If we multiply these together in the right order, we get:

\[ \begin{align} \bmatrix{0&0.01668\\ 44.86559&0.67696 }\bmatrix{1 & d \\ 0 & 1}\bmatrix{1 & 0 \\ -F & 1}\bmatrix{1 & 1/F \\ 0 & 1} = \\ \\ \bmatrix{-0.01668F & 0 \\ -44.86559(1-d F)-0.67696 F & -44.86559/F} \end{align} \]

So the matrix equation for a ray \( \bmatrix{h_1\\ s_1} \) which starts on the object being magnified, goes through the magnifier, across the gap, and into the eye, ending up on the eye's retina, is:

\[ \bmatrix{h_2\\ s_2} = \bmatrix{-0.01668F & 0 \\ -44.86559(1-d F)-0.67696 F & -44.86559/F}\bmatrix{h_1\\ s_1} \]

This is the messiest matrix equation we have come across so far, but the interesting thing is the zero in the top right corner of the matrix. We've previously come across a zero in this place when proving the thin lens equation in Chapter 17.

If a matrix has a zero in the top right, then it describes a system where an object forms an image, and the height of the ray at the end of the system (which is the height of the ray on the retina) only depends on the height of the ray at the start (which is the height of the object). In this equation, the heights are related as:

\[ h_2 = -0.01668F\; h_1 \]

The gap \( d \) doesn't come into this at all, so the size of the magnified image on the retina doesn't depend on the gap at all.

Full Circle.

We started in Chapter 1 by defining the vergence of a bundle of rays, and how that vergence is changed by a lens. In the matrix approach, we don't usually care about vergences, since we are following individual rays as they pass through the system. But we can connect the matrix approach to vergences, and we will do so here.

Imaging a bundle of rays diverging from a point on the optic axis, as in Figure 6(a). If we put a reference plane at a (positive) distance \( u \) from where the rays begin, then the vergence of the rays hitting the reference plane is

\[V = \frac{1}{-u}\]

Pick out one ray with height \( h \) (see Figure 6(b)). The slope of the ray is \( s=h/u \). Since \( V=1/(-u) \), the slope is also \( s = -h V \). Thus, the vergence of the ray is

\[V = \frac{-s}{h}\]
fig6a
Figure 6(a). A bundle of divergent rays crosses an imaginary reference plane (the vertical dashed line). The distance from where the rays start to the plane is \( u \), which is positive since we're measuring in the same direction as the ray travel.
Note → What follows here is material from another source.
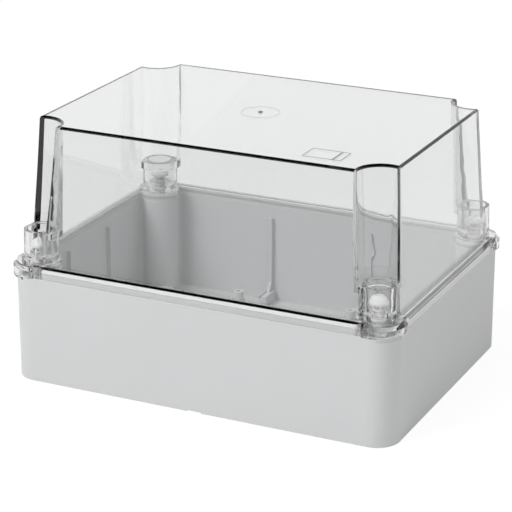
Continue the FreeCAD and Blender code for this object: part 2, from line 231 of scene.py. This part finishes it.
# Clear polycarbonate: lamps and bounced light pass straight through it, the eye sees it bend
def clearMaterial(name, look):
    material = bpy.data.materials.new(name)
    material.use_nodes = True
    tree = material.node_tree
    link = tree.links.new
    shader = tree.nodes["Principled BSDF"]
    shader.inputs["Base Color"].default_value = look["colour"]
    shader.inputs["IOR"].default_value = look["ior"]
    shader.inputs["Transmission Weight"].default_value = 1.0
    place = addNode(tree, "ShaderNodeTexCoord")
    wave = addNode(
        tree, "ShaderNodeTexNoise", {"Scale": look["waveScale"], "Detail": look["waveDetail"]}
    )
    bump = addNode(tree, "ShaderNodeBump", {"Strength": 1.0, "Distance": look["waveDepth"]})
    smudge = addNode(
        tree, "ShaderNodeTexNoise", {"Scale": look["smudgeScale"], "Detail": look["smudgeDetail"]}
    )
    gloss = addNode(
        tree,
        "ShaderNodeMapRange",
        {
            "From Min": look["smudgeFrom"],
            "From Max": look["smudgeTo"],
            "To Min": look["glossLow"],
            "To Max": look["glossHigh"],
        },
    )
    link(place.outputs["Object"], wave.inputs["Vector"])
    link(place.outputs["Object"], smudge.inputs["Vector"])
    link(wave.outputs["Fac"], bump.inputs["Height"])
    link(bump.outputs["Normal"], shader.inputs["Normal"])
    link(smudge.outputs["Fac"], gloss.inputs["Value"])
    link(gloss.outputs["Result"], shader.inputs["Roughness"])
    smoke = addNode(
        tree,
        "ShaderNodeVolumeAbsorption",
        {"Color": look["smoke"], "Density": look["smokeDensity"]},
    )
    link(smoke.outputs[0], tree.nodes["Material Output"].inputs["Volume"])
    through = addNode(tree, "ShaderNodeBsdfTransparent", {"Color": look["shadow"]})
    path = addNode(tree, "ShaderNodeLightPath")
    either = addNode(tree, "ShaderNodeMath", operation="MAXIMUM")
    mix = addNode(tree, "ShaderNodeMixShader")
    link(path.outputs["Is Shadow Ray"], either.inputs[0])
    link(path.outputs["Is Diffuse Ray"], either.inputs[1])
    link(either.outputs[0], mix.inputs[0])
    link(shader.outputs[0], mix.inputs[1])
    link(through.outputs[0], mix.inputs[2])
    link(mix.outputs[0], tree.nodes["Material Output"].inputs["Surface"])
    return material


baseMaterial = mouldedMaterial("baseGrey", baseLook)
foamMaterial = mouldedMaterial("gasketFoam", foamLook)
screwMaterial = mouldedMaterial("screwWhite", screwLook)
ringMaterial = mouldedMaterial("ringWhite", ringLook)
# The two mark materials are painted shade: dark and light grey on marks that are really as clear as
# the lid
darkMarkPaintedShadeMaterial = mouldedMaterial("frameLine", darkMarkPaintedShadeLook)
greyRingPaintedShadeMaterial = mouldedMaterial("ringLine", greyRingPaintedShadeLook)
lidMaterial = clearMaterial("lidClear", clearLook)


# Gives a CAD node its one material
def dress(node, material):
    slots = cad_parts[node].data.materials
    slots.clear()
    slots.append(material)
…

The vergence of the rays when they intersect the plane is \( V=1/(-u) \).
fig6b
Figure 6(b). If we look at just one ray, it has a height \( h \) above the optic axis when it intersects the plane. The slope of the ray is \( h/u \).
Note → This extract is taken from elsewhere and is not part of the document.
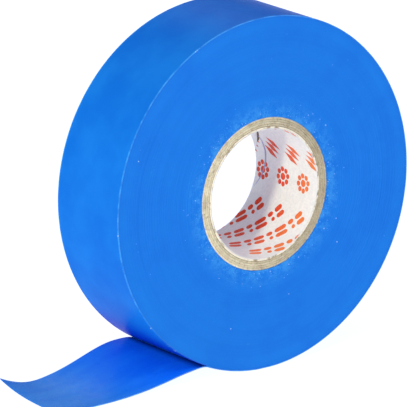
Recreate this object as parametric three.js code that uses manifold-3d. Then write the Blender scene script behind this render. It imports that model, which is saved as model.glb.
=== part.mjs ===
// A roll of PVC electrical tape standing on its rim, with its free end peeled away and lying on
// the surface that the roll stands on.
// Millimetres and degrees. The origin is the roll's centre, +Y runs along the roll's axis from
// the near side face to the far one, the tail leaves towards -X, and +Z is up.
import * as THREE from 'three';
import { mergeVertices } from 'three/addons/utils/BufferGeometryUtils.js';
import Module from 'manifold-3d';

// The tape: a film with an adhesive on its inner side, wound on the core.
const TAPE_WIDTH = 19;
const FILM_THICKNESS = 0.13;
const ADHESIVE_THICKNESS = 0.02;
const TAPE_LENGTH = 20000;

// The core: a printed liner inside spirally wound board plies, each with its own butt seam.
const BORE_RADIUS = 12.5;
const LINER_THICKNESS = 0.1;
const PLY_COUNT = 5;
const PLY_THICKNESS = 0.42;
const GLUE_LINE = 0.015;
const SEAM_GAP = 0.3;
const LINER_SEAM_GAP = 0.15;
const WINDING_ANGLE = 35;
const FIRST_SEAM_ANGLE = -74;
const SEAM_STAGGER = 137;

// The tail: the strip peels along a slightly skewed line, humps over and lies down on the floor.
// Each edge lifts off the roll at its own angle from the lowest point, and its arc is drawn by
// two handles: one at the lift-off and a level one where it has landed. The far edge, which
// lifts off last, ends LANDED_LENGTH past its landing, and the near edge ends square with it.
const NEAR_EDGE = { liftAngle: 23.7, heading: 3, liftHandle: 6.7, landingHandle: 16.4 };
const FAR_EDGE = { liftAngle: 30, heading: 12.7, liftHandle: 8.8, landingHandle: 13.2 };
const LANDING_REACH = 26.5;
const LANDED_LENGTH = 4;
const CORNER_CURL_HEIGHT = 2.1;
const CORNER_CURL_START = 0.72;
const ROOT_LENGTH = 1.2;
const TAIL_PIECES = 3;
const HINGE_GAP = 0.3;
const ROLL_CLEARANCE = 0.05;
const FLOOR_CLEARANCE = 0.02;

// Facets: every round piece has the same ones, so that nested walls stay parallel, and one flat
// lies level at the bottom.
const ROUND_FACETS = 64;
const SEAM_STEPS = 24;
const SEAM_OVERCUT = 0.2;
const TAIL_STEPS = 8;
const TAIL_STRIPS_ACROSS = 4;
const NORMAL_STEP = 0.002;

const wasm = await Module();
wasm.setup();

const TAPE_THICKNESS = FILM_THICKNESS + ADHESIVE_THICKNESS;
const LINER_RADIUS = BORE_RADIUS + LINER_THICKNESS;
const CORE_RADIUS = LINER_RADIUS + PLY_COUNT * (GLUE_LINE + PLY_THICKNESS);
const PACK_BORE_RADIUS = CORE_RADIUS + GLUE_LINE;
const PACK_RADIUS = Math.sqrt(PACK_BORE_RADIUS ** 2 + TAPE_LENGTH * TAPE_THICKNESS / Math.PI);
const FLOOR = -PACK_RADIUS * Math.cos(Math.PI / ROUND_FACETS);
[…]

Thus we have two different ways of thinking about a ray

Vergence approach Matrix approach
All rays have vergence \( V \)

A ray has height and slope given by

\[\bmatrix{h \\ -h V}\]

Any optical system can be written as a 2-by-2 matrix \( \bmatrix{A & B \\ C & D} \). If a ray with height \( h_1 \) and vergence \( V_{in} \) hits this optical system, its slope is \( -h_1 V_{in} \) and the matrix equation is

\[ \bmatrix{h_2\\ s_2} = \bmatrix{A & B \\ C & D}\bmatrix{h_1 \\ -h_1 V_{in}} \]

From this, we have two equations

\[ \begin{align} h_2 &= A h_1 -B h_1 V_{in} &=h_1(A-B V_{in})\\ s_2 &= C h_1 -D h_1 V_{in} &=h_1(C-D V_{in}) \end{align} \]

The ray at the end of the system \( \bmatrix{h_2\\ s_2} \) has a vergence \( V_{out} \) given by \( V_{out}=-s_2/h_2 \). Thus

\[ V_{out} = \frac{-s_2}{h_2} = \frac{-h_1(C-D V_{in})}{h_1(A-B V_{in})}=\frac{D V_{in}-C}{A - B V_{in}} \]

That's a bit more complicated than the thin lens equation in Chapter 1, because this equation can deal with any optical system, not just a thin lens. But what if the optical system is just a thin lens? The matrix for a thin lens is

\[ \bmatrix{A & B \\ C & D} = \bmatrix{1 & 0 \\ -F & 1} \]

That is, \( A \) and \( D \) are both \( 1 \), \( C \) is \( -F \), and \( B \) is zero. Then the above vergence equation becomes

\[ V_{out} = \frac{D V_{in}-C}{A - B V_{in}}=\frac{V_{in}-(-F)}{1 - 0} = V_{in}+F \]

which is just the thin lens equation, again.